Technology investments needed to speed recovery from COVID pandemic
The bill to make Canadians feel safe enough to travel could be in the “hundreds of millions” once the COVID-19 pandemic eases, according to an estimate by the Canadian Airports Council.
Executive Director Daniel-Robert Gooch made the estimate Thursday during a webinar hosted by International Airport Review.
“The bill for these mandated investments will be in the hundreds of millions of dollars,” he said, adding security, safety, and accessibility measures to the list. “We don’t oppose them, but we do wonder how they will be paid when airports are making so little revenue.”
In early May, the head of Toronto’s Pearson International Airport, Deborah Flint, laid out her vision of the airport of the future, including biometrics, e-gates that operate automatically, and CT scanners at security checkpoints – everything to remove as many touch points as possible from the passenger’s journey.

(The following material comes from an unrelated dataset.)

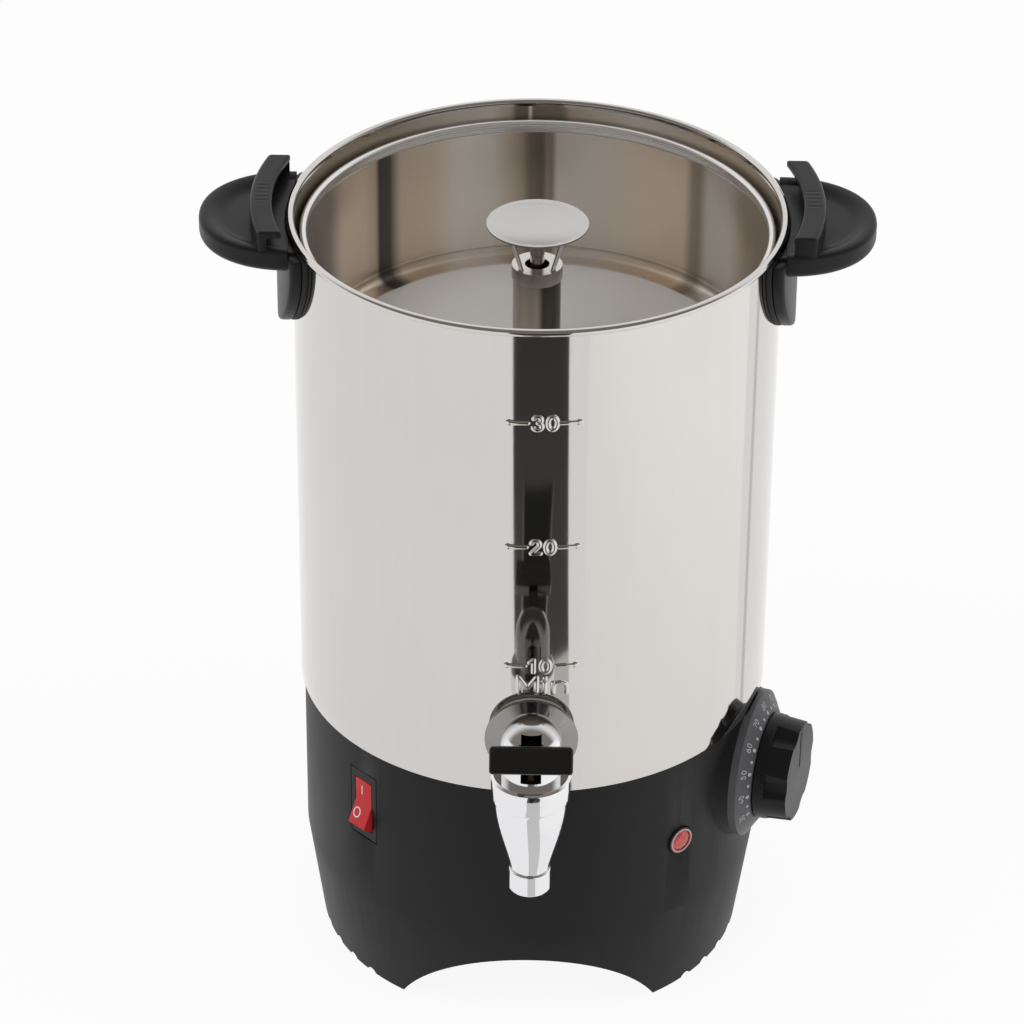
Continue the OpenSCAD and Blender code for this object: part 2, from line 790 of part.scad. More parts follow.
module knob_spindle() {
  color("#c9c6bb") outwards(dial_a, dial_h) rod(spindle_r, spindle_start, knob_back + knob_bore);
}

// ---- switch and lamp ----

module switch_housing() {
  color("#1b1b1c") outwards(switch_a, switch_h) difference() {
    union() {
      slab(bezel_w, bezel_h, switch_face - bezel_t, switch_face);
      slab(body_w, body_h, switch_back, switch_face - bezel_t / 2);
      for (y = [-8, 0, 8]) translate([0, y, 0]) slab(tab_w, tab_t, switch_back - tab_len, switch_back + 1);
    }
    translate([-cavity_w / 2, 0, pivot_d]) rotate([0, 90, 0]) cylinder(r = cavity_r, h = cavity_w);
    translate([-cavity_w / 2 - trunnion_len, 0, pivot_d]) rotate([0, 90, 0])
      cylinder(r = trunnion_r + running_gap, h = cavity_w + 2 * trunnion_len);
  }
}

// The rocker stands with its upper half pressed in
module rocker() {
  color("#c3202a") outwards(switch_a, switch_h) translate([0, 0, pivot_d]) rotate([-rocker_tilt, 0, 0]) {
    intersection() {
      rotate([0, 90, 0]) cylinder(r = rocker_r, h = rocker_w, center = true);
      union() for (s = [-1, 1]) intersection() {
        rotate([s * rocker_tilt, 0, 0]) slab(rocker_w + 2, 4 * rocker_r, -rocker_r, rocker_face);
        translate([0, s * rocker_r, 0]) slab(rocker_w + 2, 2 * rocker_r, -4, 2 * rocker_r);
      }
    }
    rotate([0, 90, 0]) cylinder(r = trunnion_r, h = rocker_w + 0.6 + 2 * trunnion_len - 0.4, center = true);
  }
}

module lamp_housing() {
  color("#1b1b1c") outwards(lamp_a, lamp_h) difference() {
    union() {
      rod(lamp_ring_r, lamp_seat, lamp_face);
      rod(lamp_barrel_r, lamp_back, lamp_seat + 1);
      for (s = [-1, 1]) translate([s * 2.5, 0, 0]) slab(tab_t, 3, lamp_back - tab_len, lamp_back + 1);
    }
    rod(lens_r, lens_seat, lamp_face + over);
  }
}

module lamp_lens() {
  dome_r = (lens_r * lens_r + lens_dome * lens_dome) / (2 * lens_dome);
  color("#d8382c") outwards(lamp_a, lamp_h) {
    intersection() {
      rod(lens_r, lens_seat, lamp_face + 2 * lens_dome);
      translate([0, 0, lamp_face - 0.4 + lens_dome - dome_r]) sphere(r = dome_r);
    }
  }
}

// ---- power inlet and wiring ----

module pin_places() {
  for (s = [-1, 1]) translate([s * pin_x, -pin_up / 2, 0]) children();
  translate([0, pin_up / 2 + 1, 0]) children();
}

module inlet_housing() {
  color("#1b1b1c") outwards(180, inlet_h) difference() {
    union() {
      slab(inlet_w, inlet_flange_h, inlet_pad, inlet_pad + inlet_flange_t);
      slab(inlet_body_w, inlet_body_h, inlet_back, inlet_pad + inlet_flange_t / 2);
    }
    slab(socket_w, socket_h, socket_floor, inlet_pad + inlet_flange_t + over);
    pin_places() slab(pin_w, pin_tall, inlet_back - over, socket_floor + over);
  }
}

module inlet_pins() {
  color("#c8b27a") outwards(180, inlet_h) pin_places() slab(pin_w, pin_tall, pin_back, pin_front);
}

block_at = [-34, 22];
block_size = [34, 16, 14];

module terminal_block() {
  color("#e6e2d6") translate([block_at[0] - block_size[0] / 2, block_at[1] - block_size[1] / 2, cover_top])
    difference() {
      cube(block_size);
      for (i = [0 : 2]) translate([block_size[0] * (i + 0.5) / 3, block_size[1] / 2, block_size[2] - 6])
        cylinder(r = 2.6, h = 8);
    }
}

wire_r = 1.3;
block_top = cover_top + block_size[2];
element_end = (360 - element_arc) / 2 + terminal_turn;
element_pin = [element_r * cos(element_end), element_r * sin(element_end)];
element_pin_z = element_z - element_drop - terminal_len + 3;

// A tab of the boil-dry cut-out, at its lower end: s is -1 or 1
function cutout_tab(s, below) =
  around(cutout_a, cutout_d, floor_under - cutout_h - tab_len - below, s * cutout_tab_x);

module live_wire() {
  color("#7a4a2a") wire(smooth_route([
    around(180, pin_back - loose_gap, inlet_h - pin_up / 2, pin_x),
    around(180, pin_back - 9, inlet_h - pin_up / 2, pin_x),
    around(180, pin_back - 20, inlet_h, 16),
    [-40, 8, inlet_h + 2],
    [-42, -20, switch_h - 12],
    around(switch_a, switch_back - tab_len - 8, switch_h - 8),
    around(switch_a, switch_back - tab_len - loose_gap, switch_h - 8)
  ], 4), wire_r, [0, 0, 1]);
}

module neutral_wire() {
  color("#3b5fa8") wire(smooth_route([
    around(180, pin_back - loose_gap, inlet_h - pin_up / 2, -pin_x),
    around(180, pin_back - 10, inlet_h - 2, -pin_x),
    [-8, 34, block_top + 8],
    [block_at[0] + 10, block_at[1] + 4, block_top + 5],
    [block_at[0] + 11.3, block_at[1], block_top + loose_gap + wire_r]
  ], 4), wire_r, [0, 0, 1]);
}

module earth_wire() {
  color("#4f9a3c") wire(smooth_route([
    around(180, pin_back - loose_gap, inlet_h + pin_up / 2 + 1),
    around(180, pin_back - 10, inlet_h + 4),
    around(189, plate_r - 2, inlet_h + 18),
    around(195, plate_r + 7, floor_under - 28),
    around(195, plate_r + 8, floor_under - 12),
    around(195, plate_r + 8, floor_under - loose_gap)
  ], 4), wire_r, [1, 0, 0]);
}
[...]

On top of that, airports are mandated to improve runway safety by adding to their ends, work that started before the pandemic, but whose funding has been complicated by the drop in revenue. That work alone is estimated to cost $350 million.
“The federal government can support this work through infrastructure funding programmes,” said Gooch. He said an existing fund, worth $38.5 million last year for small airports, is already overtaxed, isn’t accessible to larger airports, and can’t be used for airport operations.
It will also take close coordination among a host of agencies to set health standards and protocols across the country. That means tying together the work of local and provincial health authorities, Transport Canada, the Canada Border Services Agency, among others, will have to be aligned with global standards to restore travel confidence.
“Standards and procedures for passenger and employee temperature checks, both outbound and inbound, public access to terminal buildings, the wearing of face masks or coverings and physical distancing inside terminals, all of this needs to be dealt with in a consistent manner,” said Gooch.
A patchwork approach will distort the marke and undermine travel recovery. “It is so far,” he said.
Airports, which in Canada are private non-profit businesses, make most of their money from passengers and the business they generate. Since mid-March, they have watched their revenues evaporate during the pandemic.
“Right now, ” said Gooch, “what airports are doing is borrowing against the future just to cover operating costs.” This week, the head of St. John’s International Airport said he’d have to borrow $20 million this year just to keep the lights on.
Airports warned at the beginning of the month that Airport Improvement Fees, which cover capital expenses, could skyrocket 50% without government help. This week, Winnipeg became the first domino to fall, announcing it would raise AIFs from $25 to $38 starting September 1.
“Airports don’t want to raise their rates,” said Gooch. “It’s not something that’s going to support us in the recovery, but costs have to be covered somehow.”
While the federal government has forgiven airport land lease payments for the rest of the year and offered a wage subsidy, those are of limited help to airports who paid almost twice as much last year to service their debts as they paid in salaries.
“Engagement has been strong, but financial relief that has been provided has been quite minor at this point,” said Gooch.
At some point, people will start to travel again, signs of that are already starting to emerge with airlines bumping up summer service from the depths of their COVID cancellations.
“It has been a long and difficult two and a half months,” said Gooch. “And there’s a long road ahead. But Canada’s travel and tourism sector will bounce back. There’s just too many people who want to go out and see the world and come to Canada to keep us down forever.”